Soldiers allowed a smaller pro-Kabila demonstration to proceed.

Another ominous sign for the opposition was the troops’ insistence that journalists covering the event hand over film and tape.

A week ago, after an eight-month war, residents in Kinshasa cheered Kabila’s troops as they swept into the capital to complete their ouster of Mobutu.

But on Friday, Kabila named a new government made up mostly of his Alliance of Democratic Forces for the Liberation of Congo, and decided to eliminate the posts of prime minister and vice president.

That angered supporters of Tshisekedi, who was twice fired as prime minister by Mobutu. They claim that Kabila, who vowed during the rebellion to rid the country of the corruption and power-hoarding that was the standard during Mobutu’s 32-year rule, is so far no better than his predecessor.
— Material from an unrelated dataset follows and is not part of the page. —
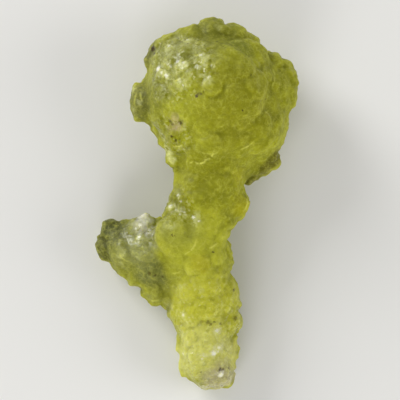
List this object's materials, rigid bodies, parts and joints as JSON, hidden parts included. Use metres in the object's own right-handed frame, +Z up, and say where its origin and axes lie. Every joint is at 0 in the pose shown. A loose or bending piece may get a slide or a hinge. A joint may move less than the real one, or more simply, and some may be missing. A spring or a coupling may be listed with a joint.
{
  "type": "brucite mineral specimen",
  "caption": "Knobbly club-shaped mineral specimen with a bulbous head, a short side arm and a tapering foot, lying on its back to be displayed.",
  "frame": {"origin": "middle of the bounding box on the surface that the specimen lies on", "axes": "+X across the specimen, away from the side arm; +Y along it from the foot to the head; +Z up from the surface"},
  "size_m": [0.0406, 0.0748, 0.0247],
  "materials": {
    "brucite": "translucent yellow-green crystal crust, waxy to pearly, with paler frosted tips"
  },
  "bodies": {
    "root": {"brucite_specimen": "brucite"}
  },
  "joints": []
}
Kabila’s new government includes two members from Tshisekedi’s Union for Democracy and Social Progress, but Kabila retains the lone leadership position as well as control of Congo’s defense.

Seven members of Kabila’s Alliance have positions in the new administration as do six representatives from other groups. Kabila won’t take anyone associated with Mobutu’s regime, and four posts still need to be filled.

Meanwhile, the disgraced and ailing Mobutu, who amassed a fortunes during his dictatorship, was scrambling for a place to settle into exile.

The government of Togo, where he fled just hours before Kabila’s army took Kinshasa, allowed him only a brief stay. Now, the king of Morocco, Mobutu’s current temporary residence, has made it clear that he will have to move again.

Mobutu is believed to be planning to go to France, where he owns a villa on the Riviera, after legislative elections there end next month.

In Tanzania, meanwhile, the government said it is preparing to return about 100,000 Congolese who fled fighting eight months ago when their country was still called Zaire.

The government-owned Daily News reported Saturday that with Kabila in control, Tanzanian authorities believed it was safe for the refugees, who have been camped around the Lake Tanganyika port of Kigoma, to return home.